705 Clothing Construction 1

1 semester; 1 credit
Students with knowledge of patterns and use of the sewing machine will increase their skills in clothing construction techniques. Projects emphasize current fashion and industry technology. Wardrobe planning is evaluated through color and figure analysis and design elements and principles. Clothing maintenance is studied from the consumer perspective.

7061 Clothing Construction 2

Prerequisite: Clothing Construction 1
Semester 1 only; 1 credit
Students with knowledge of patterns and use of the sewing machine will increase their skills in clothing construction techniques. Students incorporate design principles and personal creativity into a variety of projects. Students are responsible for providing project materials.

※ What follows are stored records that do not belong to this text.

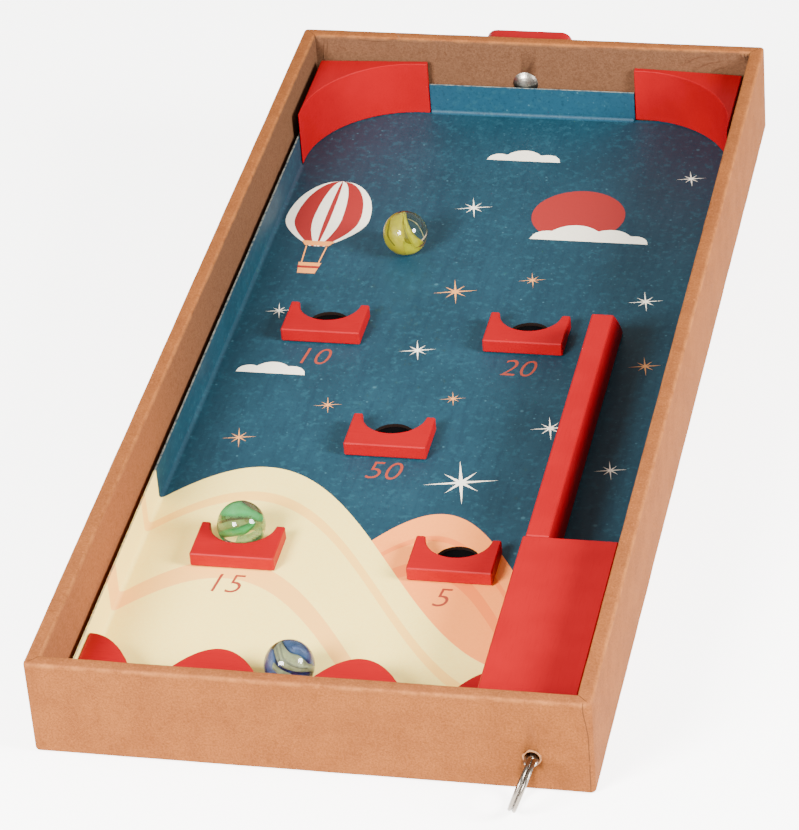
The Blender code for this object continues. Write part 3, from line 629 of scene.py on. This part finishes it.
def build_collar(look):
    """The lip that the plunger hole tore in the paper, ragged and highest at the top right."""
    shape = bmesh.new()
    steps = 48
    rows = []
    for step in range(steps):
        angle = math.tau * step / steps
        out = Vector((math.cos(angle), 0, math.sin(angle)))
        rough = noise.noise(out * 2.3 + Vector((5, 1, 2)))
        high = 0.12 + 0.2 * max(0, math.cos(angle - math.radians(50))) + 0.1 * rough
        reach = HOLE + 0.5 + 0.35 * rough + 0.2 * noise.noise(out * 6)
        inner = HOLE * (0.95 + 0.03 * rough)
        profile = (
            (inner, 1.2), (inner, -high * 0.6), (inner + 0.22, -high), (reach - 0.15, -0.06), (reach, 0.15),
        )
        rows.append([
            shape.verts.new(Vector((EYE.x, y, EYE.z)) + out * radius) for radius, y in profile
        ])
    for step in range(steps):
        near, far = rows[step], rows[(step + 1) % steps]
        for index in range(len(near)):
            after = (index + 1) % len(near)
            shape.faces.new((near[index], near[after], far[after], far[index]))
    bmesh.ops.recalc_face_normals(shape, faces=shape.faces)
    finish_piece(mesh_piece("torn_collar", shape, look, 50), "tray", "kraft_board")


def build_board_bends(look):
    """The rounded bends between the card's floor and its turned-up flanges."""
    shape = bmesh.new()
    radius = 1.5
    runs = (
        (Vector((-80.1, 43, 0)), Vector((-80.1, 341.6, 0)), Vector((1, 0, 0))),
        (Vector((80.1, 97.2, 0)), Vector((80.1, 343.2, 0)), Vector((-1, 0, 0))),
        (Vector((-38.6, 384.0, 0)), Vector((38.6, 384.0, 0)), Vector((0, -1, 0))),
    )
    for start, end, inward in runs:
        rows = []
        for place in (start, end):
            row = [place - inward * 0.1 + Vector((0, 0, PLAY_Z - 0.1))]
            for step in range(9):
                angle = math.pi / 2 * step / 8
                reach = radius * (1 - math.sin(angle))
                rise = radius * (1 - math.cos(angle))
                row.append(place + inward * (reach + 0.01) + Vector((0, 0, PLAY_Z + rise + 0.01)))
            rows.append([shape.verts.new(point) for point in row])
        near, far = rows
        for index in range(len(near)):
            after = (index + 1) % len(near)
            shape.faces.new((near[index], near[after], far[after], far[index]))
        shape.faces.new(near)
        shape.faces.new(list(reversed(far)))
    bmesh.ops.recalc_face_normals(shape, faces=shape.faces)
    finish_piece(mesh_piece("card_bends", shape, look, 40), "tray", "printed_card")


# Flat print on the board


def flat(shape, points, layer, slot):
    """A filled outline lying on the board."""
    z = PLAY_Z + PRINT_LAYER * layer
    face = shape.faces.new([shape.verts.new((x, y, z)) for x, y in points])
    face.normal_update()
    if face.normal.z < 0:
        face.normal_flip()
    face.material_index = slot
    return face


def star_points(x, y, reach):
    """A star of four long and four short rays, a little turned."""
    waist_share, short_share, turn = 0.13, 0.62, math.radians(12)
    points = []
    for step in range(16):
        angle = turn + math.tau * step / 16
        if step % 2:
            radius = reach * waist_share
        else:
            radius = reach * (1.0 if step % 4 == 0 else short_share)
        points.append((x + radius * math.cos(angle), y + radius * math.sin(angle)))
    return points


def cloud_points(x, y, bumps):
    """A cloud with a flat underside; its bumps are (middle, radius)."""
    low = min(middle - radius for middle, radius in bumps)
    high = max(middle + radius for middle, radius in bumps)
    points = [(x + high, y), (x + low, y)]
    steps = 48
    for step in range(1, steps):
        at = low + (high - low) * step / steps
        under = [(middle, radius) for middle, radius in bumps if abs(at - middle) <= radius]
        top = max((math.sqrt(radius ** 2 - (at - middle) ** 2) for middle, radius in under), default=0)
        points.append((x + at, y + max(top, 0.01)))
    return points


def circle_points(x, y, radius, steps=64):
    points = []
    for step in range(steps):
        angle = step * math.tau / steps
        points.append((x + radius * math.cos(angle), y + radius * math.sin(angle)))
    return points


def balloon_width(height_share):
    """The share of the envelope's half width, from the neck (0) to the crown (1)."""
    widest, neck = 0.42, 0.17
    if height_share > widest:
        lift = (height_share - widest) / (1 - widest)
        return math.sqrt(max(0, 1 - lift ** 2))
    return neck + (1 - neck) * math.sin(math.pi / 2 * height_share / widest) ** 0.9


def band_points(x, base, top_half, bottom_half, top, bottom):
    """A four-cornered strip, its upper and lower edges given as half widths and heights."""
    return [
        (x - top_half, base + top), (x + top_half, base + top),
        (x + bottom_half, base + bottom), (x - bottom_half, base + bottom),
    ]


def build_print(looks):
    """Sun, clouds, balloon and stars, lying on the card."""
    white, red, peach, amber = range(4)
    shape = bmesh.new()
    sun = (29, 316, 17)
    flat(shape, circle_points(*sun), 1, red)
    flat(shape, cloud_points(36, 299, ((-16, 6), (-6, 10.5), (7, 8.5), (16, 5))), 2, white)
    flat(shape, cloud_points(-60, 205, ((-8, 4.5), (0, 7), (7, 5))), 1, white)
    flat(shape, cloud_points(2, 352, ((-9, 4.5), (0, 7.5), (9, 5))), 1, white)
    x, base, tall, wide = -62, 287, 45, 15.5
    levels = [step / 40 for step in range(41)]
    outline = [(x + wide * balloon_width(v), base + tall * v) for v in levels]
    outline += [(x - wide * balloon_width(v), base + tall * v) for v in reversed(levels[:-1])]
    flat(shape, outline, 1, white)
    for low, high in ((-0.78, -0.34), (0.34, 0.78), (-0.06, 0.06)):
        edge = [(x + wide * high * balloon_width(v), base + tall * v) for v in levels]
        edge += [(x + wide * low * balloon_width(v), base + tall * v) for v in reversed(levels[:-1])]
        flat(shape, edge, 2, red)
    flat(shape, band_points(x, base, 4.4, 6.2, 0.4, 3.4), 3, peach)
    for side in (-1, 1):
        cord = ((4.0, 0), (3.5, 0), (2.9, -11), (3.4, -11))
        flat(shape, [(x + side * out, base + drop) for out, drop in cord], 1, peach)
    flat(shape, band_points(x, base, 4.2, 3.2, -11, -18), 1, peach)
    flat(shape, band_points(x, base, 4.0, 3.8, -13.2, -14.6), 2, red)
    stars = (
        (66, 345, 5.5, white), (-10, 318, 7, white), (-6, 262, 8, amber), (62, 262, 6.5, white),
        (20, 272, 5, amber), (-12, 224, 6.5, white), (-62, 166, 6, amber), (42, 182, 7, white),
        (-36, 188, 5, amber), (18, 148, 12.5, white), (68, 222, 6, amber), (66, 160, 5.5, white),
        (-66, 244, 5, white), (6, 196, 4.5, amber),
    )
    for sx, sy, reach, tone in stars:
        flat(shape, star_points(sx, sy, reach), 1, tone)
    bmesh.ops.triangulate(shape, faces=shape.faces)
    finish_piece(mesh_piece("printed_motifs", shape, looks, 0), "tray", "printed_card")


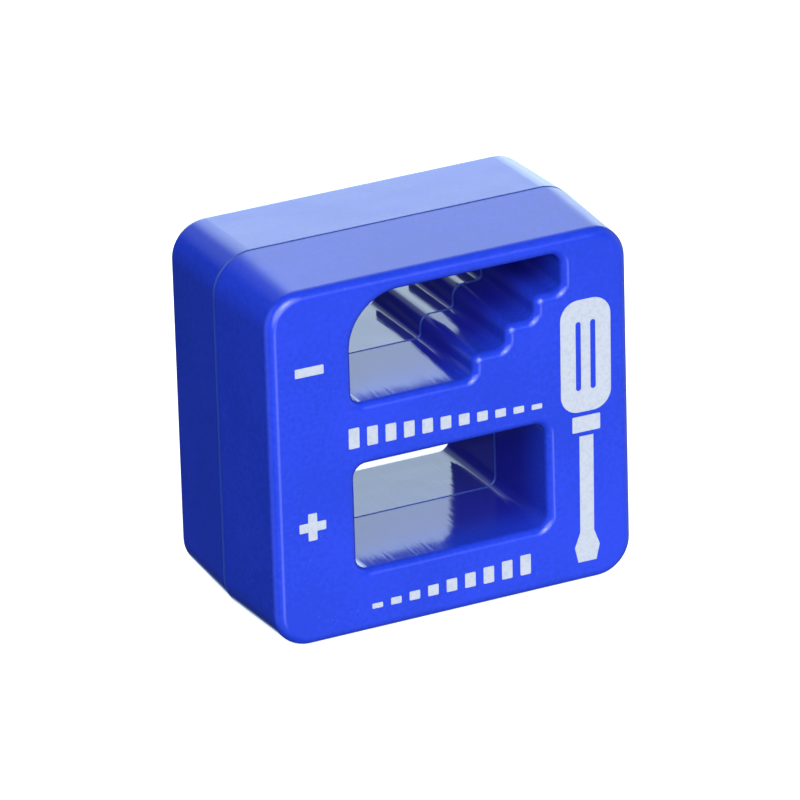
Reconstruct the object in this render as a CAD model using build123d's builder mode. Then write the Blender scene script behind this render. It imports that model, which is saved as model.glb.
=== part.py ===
"""Tool magnetizer and demagnetizer block: two moulded half shells around two ferrite magnets.

Millimetres, +Z up. The origin is at the bottom centre, on the lowest line of the seam.
The printed face looks towards -Y, and the plane Y = 0 is the seam between the halves.
"""

import os

from build123d import *

# The block, measured at the seam, where it is widest
WIDTH = 52.0
HEIGHT = 50.0
HALF_DEPTH = 14.7
CORNER_RADIUS = 5.4
OUTER_DRAFT = 2.3
FACE_EDGE_RADIUS = 1.4
WALL = 1.5
SEAM_CHAMFER = 0.15

# The windows, measured at the seam, where they are narrowest
WINDOW_DRAFT = 1.4
LIP_RADIUS = 1.1
TUNNEL_WALL = 1.5
WINDOW_LEFT = -13.5
MAGNETIZE_RIGHT = 13.12
MAGNETIZE_FLOOR = 9.64
MAGNETIZE_TOP = 23.65
MAGNETIZE_CORNER = 1.4
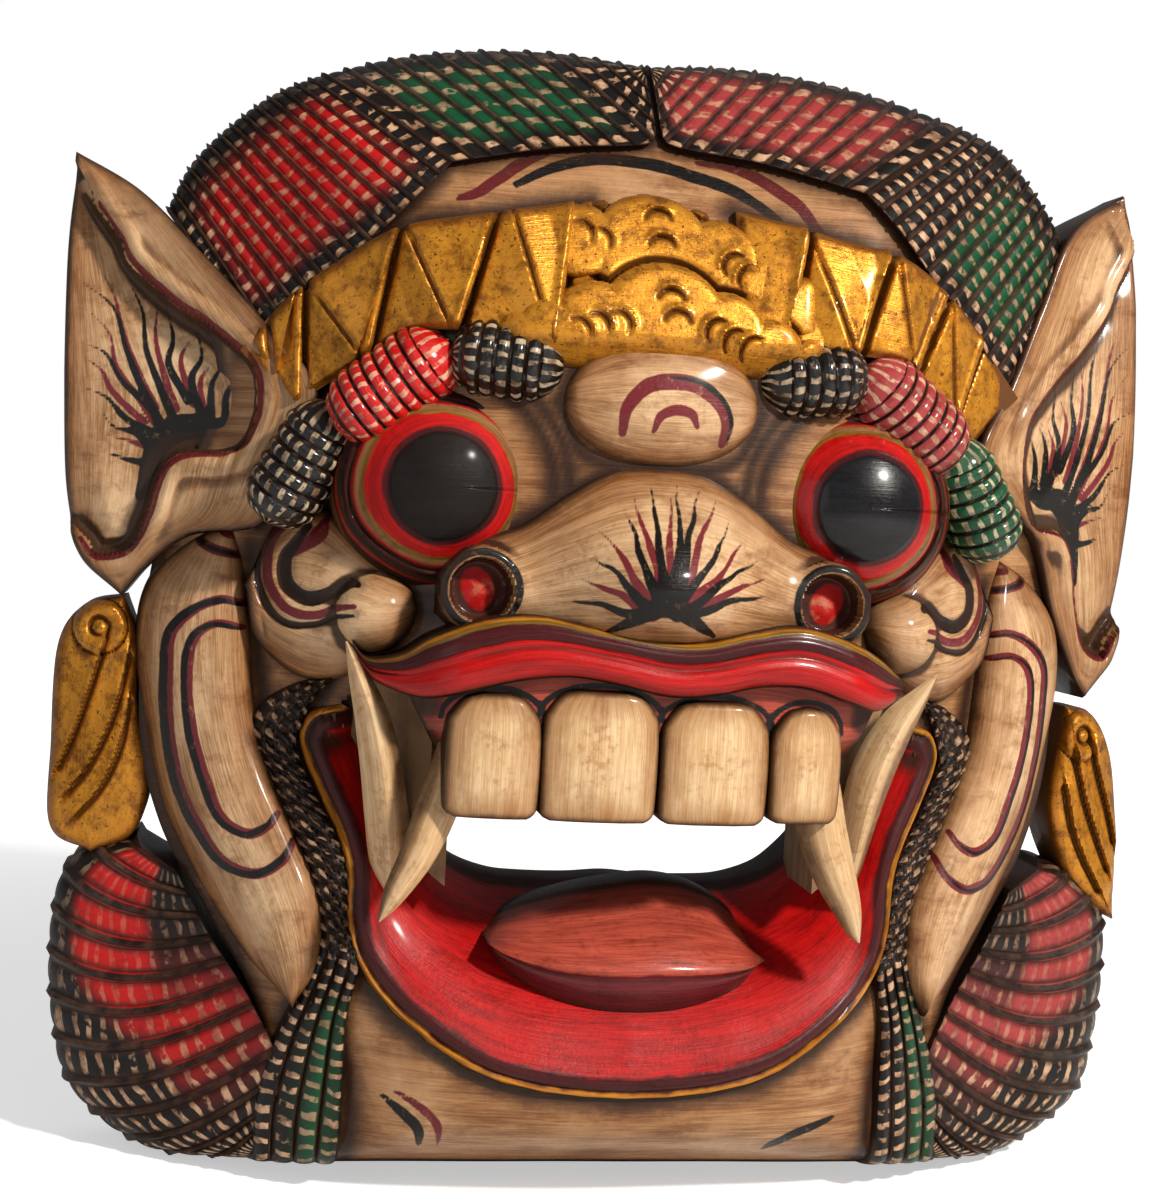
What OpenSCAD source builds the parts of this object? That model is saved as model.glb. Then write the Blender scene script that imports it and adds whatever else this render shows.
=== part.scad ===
// Carved and painted wooden wall mask of a fanged guardian, built up from glued blocks.
// X runs to the right, -Y out of the wall towards the viewer, and Z up. The origin is the middle of the
// back plane, which lies against the wall. A depth is a distance in front of that plane.

/* [Carving] */
// Width of the glue line between two blocks
glue = 0.2; // [0.1:0.05:0.3]
// Depth of the hollow at the back
hollow = 56; // [40:1:58]
// Wood left between the edge of the hollow and the carved front
wall = 24; // [18:1:30]
// Depth of the flange under the hair, jowls and side locks
flange = 22; // [20:1:26]
// Radius of each eyeball
eye_r = 34; // [30:0.5:36]
// Depth of the tip of the nose
nose_depth = 141; // [136:1:144]
// Height that the hair stands proud of the head
hair_proud = 7; // [4:1:9]
// Height that the crown stands proud of the forehead
crown_proud = 9; // [6:1:12]

/* [Hanger] */
// Diameter of the steel wire of the ring
wire_d = 2.5; // [2:0.1:3]
// Width of the ring, to the middle of its wire
ring_w = 22; // [18:1:24]
// Width of the strap
strap_w = 13; // [11:1:15]
// Length of the strap below the ring's hinge
strap_l = 33; // [30:1:36]
// Height of the ring's hinge above the origin
hinge_z = 152; // [150:1:154]

/* [Hidden] */
L = -1;
R = 1;
far = 200;          // deeper than any part of the mask
skin = "#c9a878";
red = "#b3261e";
gold = "#a5781a";
dark = "#2b211c";
steel = "#9a9a98";

// Profiles of the head: half of the plan, as [x, depth], and the side, as [z, depth]
plan_half = [[0, 106], [35, 103], [70, 92], [100, 74], [130, 53], [160, 36], [190, 24], [212, 16]];
side_line = [[-212, 22], [-197, 52], [-186, 78], [-170, 95], [-145, 104], [-90, 107], [0, 107], [60, 106],
    [100, 97], [135, 83], [160, 66], [178, 48], [190, 34], [204, 14]];

// Outlines of the right-hand side, as [x, z] points that a smooth curve runs through
face_half = [[0, 187], [58, 186], [108, 170], [144, 140], [150, 104], [143, 66], [156, 30], [164, 0],
    [165, -50], [156, -84], [138, -113], [119, -145], [120, -191], [60, -196], [0, -196]];
hollow_half = [[0, 106], [50, 104], [84, 84], [98, 40], [96, -20], [86, -90], [64, -146], [0, -166]];
hair_near = [[0, 189], [30, 192], [58, 190], [85, 184], [111, 173], [92, 160], [70, 145], [36, 153], [0, 156]];
hair_outer = [[111, 174], [134, 161], [152, 144], [160, 128], [150, 100], [132, 84], [112, 105], [90, 122],
    [70, 145], [92, 161]];
crown_half = [[0, 134], [30, 131], [58, 124], [84, 117], [104, 108], [120, 96], [132, 84], [116, 64],
    [101, 76], [84, 88], [65, 91], [34, 86], [0, 84]];
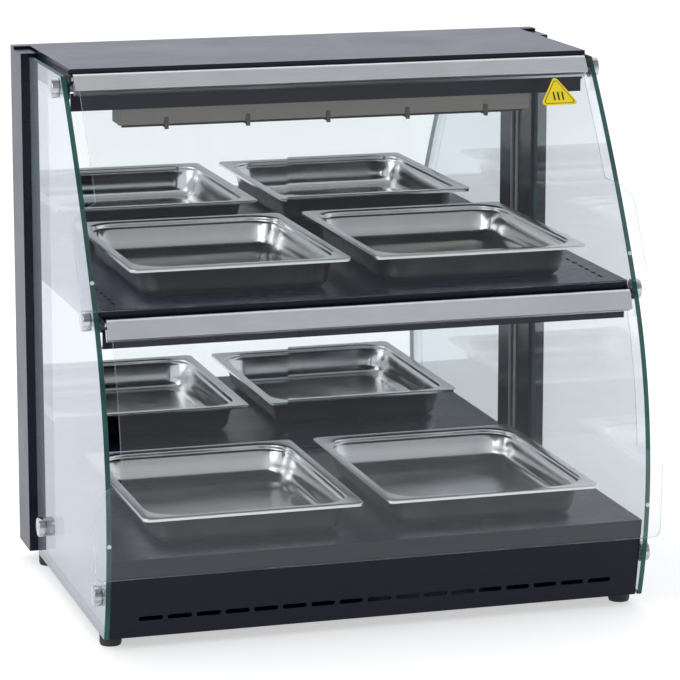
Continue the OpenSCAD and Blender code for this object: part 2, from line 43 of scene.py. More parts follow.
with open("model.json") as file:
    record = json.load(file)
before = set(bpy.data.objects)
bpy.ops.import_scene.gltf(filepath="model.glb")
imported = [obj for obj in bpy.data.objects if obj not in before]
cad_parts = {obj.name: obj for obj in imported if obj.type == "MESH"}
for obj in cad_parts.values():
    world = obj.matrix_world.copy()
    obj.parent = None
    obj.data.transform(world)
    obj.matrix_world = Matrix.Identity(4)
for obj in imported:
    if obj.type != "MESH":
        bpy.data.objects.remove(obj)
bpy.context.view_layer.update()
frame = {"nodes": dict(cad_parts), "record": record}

GLASS_LOW, GLASS_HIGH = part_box("right_side_glass")
PAN_LOW, PAN_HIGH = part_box("lower_right_pan")
KNOB_LOW, KNOB_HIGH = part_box("thermostat_knob")
PANEL_LOW, PANEL_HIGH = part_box("rear_panel")
DECK_LOW, DECK_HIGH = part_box("deck_plate")
SHELF_LOW, SHELF_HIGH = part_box("shelf_panel")
FRONT = DECK_LOW.y                      # front edge of the deck


# ---- sizes and colours ----

class GlassSizes(bpy.types.PropertyGroup):
    """Shape of the front curve and of the panes that follow it."""
    curve_radius: bpy.props.FloatProperty(
        name="Lower radius", description="Radius of the front curve up to the mid shelf",
        default=0.510, unit="LENGTH")
    curve_depth: bpy.props.FloatProperty(
        name="Centre depth", description="Distance of that curve's centre behind the deck's front edge",
        default=0.503, unit="LENGTH")
    curve_height: bpy.props.FloatProperty(
        name="Centre height", description="Height of that curve's centre", default=0.161, unit="LENGTH")
    upper_radius: bpy.props.FloatProperty(
        name="Upper radius", description="Radius of the flatter curve above the mid shelf",
        default=1.600, unit="LENGTH")
    flap_gap: bpy.props.FloatProperty(
        name="Flap gap", description="Distance of the flap glass in front of the side glasses",
        default=0.001, unit="LENGTH")
    flap_thickness: bpy.props.FloatProperty(
        name="Flap thickness", description="Thickness of the flap glass", default=0.005, unit="LENGTH")
    neck_width: bpy.props.FloatProperty(
        name="Neck width", description="Width of the narrow upper part of a flap",
        default=0.624, unit="LENGTH")
    ear_height: bpy.props.FloatProperty(
        name="Ear height", description="Height of the wide lower part of a flap",
        default=0.112, unit="LENGTH")
    corner: bpy.props.FloatProperty(
        name="Corner radius", description="Radius of a flap's lower corners", default=0.008, unit="LENGTH")
    arris: bpy.props.FloatProperty(
        name="Arris", description="Width of the ground arris on the glass edges",
        default=0.0007, unit="LENGTH")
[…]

711/2 Fashion Merchandising

1 semester; 1 credit
Students interested in fashion and merchandising as a career are encouraged to take this introduction to the various areas of fashion creation, marketing, and technology.    Fashion Merchandising explores both the development of fashion and the marketing and merchandising aspects of the fashion industry.  Topics include textile design development and production, wardrobe planning and consumer demand, fashion buying, display, and presentation.  This hands-on, project-based course encourages students to explore numerous career opportunities within the fashion industry.

719/2 Life on Your Own

Open to seniors
1 semester; 1 credit
This course prepares graduating seniors for life after high school with hands-on experiences for surviving on their own. Students will develop the life skills to handle situations encountered when living away from home. Topics include quick and easy meal preparation, simple clothing care, nutrition and wellness, and everyday home repairs. Students will create a personalized handbook to serve as a reference and resource for future use. This course does not fulfill the state consumer education graduation requirement.